◆ Problem description:
Reproduce all of the material exactly as shown.

◆ Collected material:

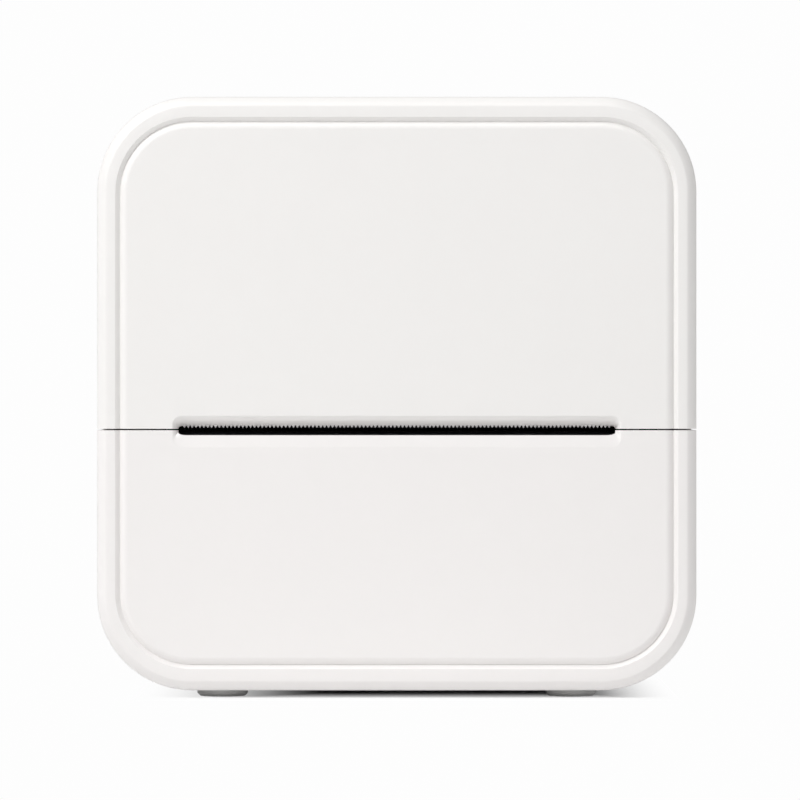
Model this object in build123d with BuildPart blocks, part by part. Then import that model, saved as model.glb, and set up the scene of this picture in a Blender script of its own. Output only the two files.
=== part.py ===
from build123d import *
from math import acos, cos, pi, radians, sin, tan
import os

os.makedirs("parts", exist_ok=True)

# Small receipt printer with a hinged upper cover. Millimetres, +Z up, the paper slot in the
# front face at -Y, and z = 0 at the underside of the four rubber feet.

# Outer body
body_w = 82.0
body_h = 81.2
body_d = 40.0
corner_r = 13.0
edge_r = 1.5
back_edge_r = 3.0
wall = 1.8
front_wall = 2.2
cover_depth = 14.0
parting_gap = 0.2
foot_proud = 1.0

# Its outer faces, which the places of the pieces are measured from
y_front = -body_d / 2
y_back = body_d / 2
x_side = body_w / 2
z_bottom = foot_proud
z_top = foot_proud + body_h
z_mid = foot_proud + body_h / 2

# Front face
split_height = 35.7
slot_w = 59.8
slot_above = 0.55
slot_below = 0.69
recess_w = 61.3
recess_above = 1.92
recess_below = 2.5
recess_depth = 1.3
recess_corner_r = 1.2
groove_inset = 3.15
groove_w = 1.8
groove_depth = 0.5

# Rubber feet
foot_r = 3.5
foot_sink = 0.5
foot_x = x_side - 17.0
front_foot_y = y_front + 7.0
back_foot_y = y_back - 8.0

# Cover hinge
hinge_r = 3.0
hinge_pin_r = 1.0
pin_clearance = 0.05
pin_snap = 1.7
hinge_gap = 0.3
knuckle_in = 9.0
knuckle_out = 19.7
lid_knuckle_end = x_side - 4.2
pin_from = 4.0
pin_to = 26.0

# Paper bay, for a roll 57 wide and 30 across
roll_r = 15.0
roll_clearance = 0.9
roll_back_gap = 0.1
roll_z = 57.5
bay_half_w = 29.2
frame_wall = 1.2
cheek_t = 1.4
bay_top = z_top - 6.7
flange_bottom = 50.0
flange_t = 1.2
sensor_x = 10.0
inside_clearance = 0.3

# Platen roller and its bearings
platen_y = y_front + 8.0
platen_z = 41.3
platen_r = 4.5
platen_half_l = 29.0
shaft_r = 2.0
journal_r = 1.5
bush_r = 3.0
bush_flange_r = 3.6
bush_flange_t = 0.5
journal_clearance = 0.05
notch_clearance = 0.1
notch_rise = 16.0
arm_t = 2.0
arm_ring_r = 4.2
arm_gap = 0.3
arm_to_plate = 0.5

# Sheet steel frame of the mechanism
plate_t = 1.0
plate_front = y_front + 4.0
plate_back = y_front + 20.5
plate_top = 47.5
plate_floor_z = 26.5
floor_back = y_front + 14.0
post_x = 27.0
post_y = y_front + 9.0
post_r = 2.5

# Print head
paper_gap = 0.3
head_front = y_front + 4.5
head_back = y_front + 17.0
ceramic_t = 1.0
ceramic_depth = 10.0
sink_t = 3.2
head_side_gap = 0.3
head_pivot_y = y_front + 15.5
head_pivot_z = 31.5
head_pin_r = 1.0
lug_r = 2.0
lug_t = 3.4
spring_x = 16.0
spring_w = 6.0
spring_t = 0.3

# Gear train on the left side
module = 0.5
pressure_angle = 25.0
backlash = 0.12
platen_teeth = 20
small_teeth = 16
large_teeth = 40
pinion_teeth = 12
drive_lean = -25.0
motor_lean = -61.0
gear_face = 2.4
large_face = 1.55
gear_gap = 0.4
stud_r = 1.25
motor_shaft_r = 0.75
motor_r = 6.0
motor_l = 12.3

# Circuit board, battery and the parts at the right edge
board_t = 1.2
board_back_gap = 3.5
board_left = 8.0 - x_side
board_right = x_side - 3.6
board_bottom = 12.8
board_top = 37.0
board_screw_x = board_right - 6.4
cell_w = 44.0
cell_h = 20.0
cell_t = 7.0
cell_x = 5.0
cell_bottom = 17.0
pad_t = 1.0
usb_z = 17.6
usb_w = 8.9
usb_h = 3.2
usb_depth = 7.3
light_z = 25.5
light_r = 1.0
button_z = 31.5
button_r = 2.5
button_travel = 0.4
button_gap = 0.1

# Screws
screw_head_r = 2.2
screw_head_t = 1.6
screw_r = 1.05
screw_l = 11.0
well_r = 2.45
tube_r = 3.4
screw_low_x = x_side - 8.0
screw_low_z = 9.0
screw_high_x = x_side - 7.0
screw_high_z = z_top - 16.2
small_head_r = 1.7
small_head_t = 1.2
small_screw_r = 0.8

# Tear bar
tear_pitch = 0.534
tear_tooth_h = 0.4
tear_t = 0.6

# Derived places
split_z = foot_proud + split_height
parting_y = y_front + cover_depth
cover_back = parting_y - parting_gap / 2
housing_front = parting_y + parting_gap / 2
face_inside = y_front + front_wall
back_inside = y_back - wall
floor_inside = z_bottom + wall
hinge_y = parting_y
hinge_z = z_top - hinge_r
swing_r = hinge_r + hinge_gap
lid_knuckle_in = knuckle_in - hinge_gap
lid_knuckle_out = knuckle_out + hinge_gap
trough_r = roll_r + roll_clearance
roll_y = back_inside - roll_back_gap - frame_wall - trough_r
cheek_out = bay_half_w + cheek_t
arm_in = platen_half_l + arm_gap + bush_flange_t
arm_out = arm_in + arm_t
plate_in = arm_out + arm_to_plate
plate_out = plate_in + plate_t
bush_end = plate_out + head_side_gap
head_top = platen_z - platen_r - paper_gap
sink_top = head_top - ceramic_t
sink_bottom = sink_top - sink_t
sink_half_w = plate_in - head_side_gap
gear_in = bush_end + gear_gap + 0.3
gear_out = gear_in + gear_face
large_in = gear_out + gear_gap
large_out = large_in + large_face
board_y = back_inside - board_back_gap
board_face = board_y - board_t
cell_back = board_face - pad_t
edge_y = board_face - usb_h / 2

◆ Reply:
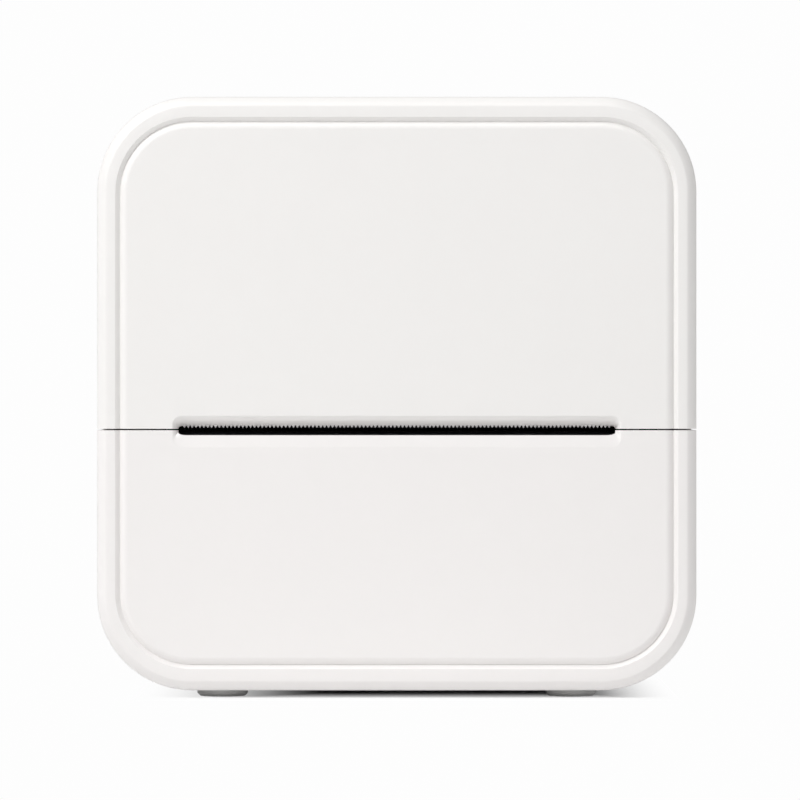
Model this object in build123d with BuildPart blocks, part by part. Then import that model, saved as model.glb, and set up the scene of this picture in a Blender script of its own. Output only the two files.
=== part.py ===
from build123d import *
from math import acos, cos, pi, radians, sin, tan
import os

os.makedirs("parts", exist_ok=True)

# Small receipt printer with a hinged upper cover. Millimetres, +Z up, the paper slot in the
# front face at -Y, and z = 0 at the underside of the four rubber feet.

# Outer body
body_w = 82.0
body_h = 81.2
body_d = 40.0
corner_r = 13.0
edge_r = 1.5
back_edge_r = 3.0
wall = 1.8
front_wall = 2.2
cover_depth = 14.0
parting_gap = 0.2
foot_proud = 1.0

# Its outer faces, which the places of the pieces are measured from
y_front = -body_d / 2
y_back = body_d / 2
x_side = body_w / 2
z_bottom = foot_proud
z_top = foot_proud + body_h
z_mid = foot_proud + body_h / 2

# Front face
split_height = 35.7
slot_w = 59.8
slot_above = 0.55
slot_below = 0.69
recess_w = 61.3
recess_above = 1.92
recess_below = 2.5
recess_depth = 1.3
recess_corner_r = 1.2
groove_inset = 3.15
groove_w = 1.8
groove_depth = 0.5

# Rubber feet
foot_r = 3.5
foot_sink = 0.5
foot_x = x_side - 17.0
front_foot_y = y_front + 7.0
back_foot_y = y_back - 8.0

# Cover hinge
hinge_r = 3.0
hinge_pin_r = 1.0
pin_clearance = 0.05
pin_snap = 1.7
hinge_gap = 0.3
knuckle_in = 9.0
knuckle_out = 19.7
lid_knuckle_end = x_side - 4.2
pin_from = 4.0
pin_to = 26.0

# Paper bay, for a roll 57 wide and 30 across
roll_r = 15.0
roll_clearance = 0.9
roll_back_gap = 0.1
roll_z = 57.5
bay_half_w = 29.2
frame_wall = 1.2
cheek_t = 1.4
bay_top = z_top - 6.7
flange_bottom = 50.0
flange_t = 1.2
sensor_x = 10.0
inside_clearance = 0.3

# Platen roller and its bearings
platen_y = y_front + 8.0
platen_z = 41.3
platen_r = 4.5
platen_half_l = 29.0
shaft_r = 2.0
journal_r = 1.5
bush_r = 3.0
bush_flange_r = 3.6
bush_flange_t = 0.5
journal_clearance = 0.05
notch_clearance = 0.1
notch_rise = 16.0
arm_t = 2.0
arm_ring_r = 4.2
arm_gap = 0.3
arm_to_plate = 0.5

# Sheet steel frame of the mechanism
plate_t = 1.0
plate_front = y_front + 4.0
plate_back = y_front + 20.5
plate_top = 47.5
plate_floor_z = 26.5
floor_back = y_front + 14.0
post_x = 27.0
post_y = y_front + 9.0
post_r = 2.5

# Print head
paper_gap = 0.3
head_front = y_front + 4.5
head_back = y_front + 17.0
ceramic_t = 1.0
ceramic_depth = 10.0
sink_t = 3.2
head_side_gap = 0.3
head_pivot_y = y_front + 15.5
head_pivot_z = 31.5
head_pin_r = 1.0
lug_r = 2.0
lug_t = 3.4
spring_x = 16.0
spring_w = 6.0
spring_t = 0.3

# Gear train on the left side
module = 0.5
pressure_angle = 25.0
backlash = 0.12
platen_teeth = 20
small_teeth = 16
large_teeth = 40
pinion_teeth = 12
drive_lean = -25.0
motor_lean = -61.0
gear_face = 2.4
large_face = 1.55
gear_gap = 0.4
stud_r = 1.25
motor_shaft_r = 0.75
motor_r = 6.0
motor_l = 12.3

# Circuit board, battery and the parts at the right edge
board_t = 1.2
board_back_gap = 3.5
board_left = 8.0 - x_side
board_right = x_side - 3.6
board_bottom = 12.8
board_top = 37.0
board_screw_x = board_right - 6.4
cell_w = 44.0
cell_h = 20.0
cell_t = 7.0
cell_x = 5.0
cell_bottom = 17.0
pad_t = 1.0
usb_z = 17.6
usb_w = 8.9
usb_h = 3.2
usb_depth = 7.3
light_z = 25.5
light_r = 1.0
button_z = 31.5
button_r = 2.5
button_travel = 0.4
button_gap = 0.1

# Screws
screw_head_r = 2.2
screw_head_t = 1.6
screw_r = 1.05
screw_l = 11.0
well_r = 2.45
tube_r = 3.4
screw_low_x = x_side - 8.0
screw_low_z = 9.0
screw_high_x = x_side - 7.0
screw_high_z = z_top - 16.2
small_head_r = 1.7
small_head_t = 1.2
small_screw_r = 0.8

# Tear bar
tear_pitch = 0.534
tear_tooth_h = 0.4
tear_t = 0.6

# Derived places
split_z = foot_proud + split_height
parting_y = y_front + cover_depth
cover_back = parting_y - parting_gap / 2
housing_front = parting_y + parting_gap / 2
face_inside = y_front + front_wall
back_inside = y_back - wall
floor_inside = z_bottom + wall
hinge_y = parting_y
hinge_z = z_top - hinge_r
swing_r = hinge_r + hinge_gap
lid_knuckle_in = knuckle_in - hinge_gap
lid_knuckle_out = knuckle_out + hinge_gap
trough_r = roll_r + roll_clearance
roll_y = back_inside - roll_back_gap - frame_wall - trough_r
cheek_out = bay_half_w + cheek_t
arm_in = platen_half_l + arm_gap + bush_flange_t
arm_out = arm_in + arm_t
plate_in = arm_out + arm_to_plate
plate_out = plate_in + plate_t
bush_end = plate_out + head_side_gap
head_top = platen_z - platen_r - paper_gap
sink_top = head_top - ceramic_t
sink_bottom = sink_top - sink_t
sink_half_w = plate_in - head_side_gap
gear_in = bush_end + gear_gap + 0.3
gear_out = gear_in + gear_face
large_in = gear_out + gear_gap
large_out = large_in + large_face
board_y = back_inside - board_back_gap
board_face = board_y - board_t
cell_back = board_face - pad_t
edge_y = board_face - usb_h / 2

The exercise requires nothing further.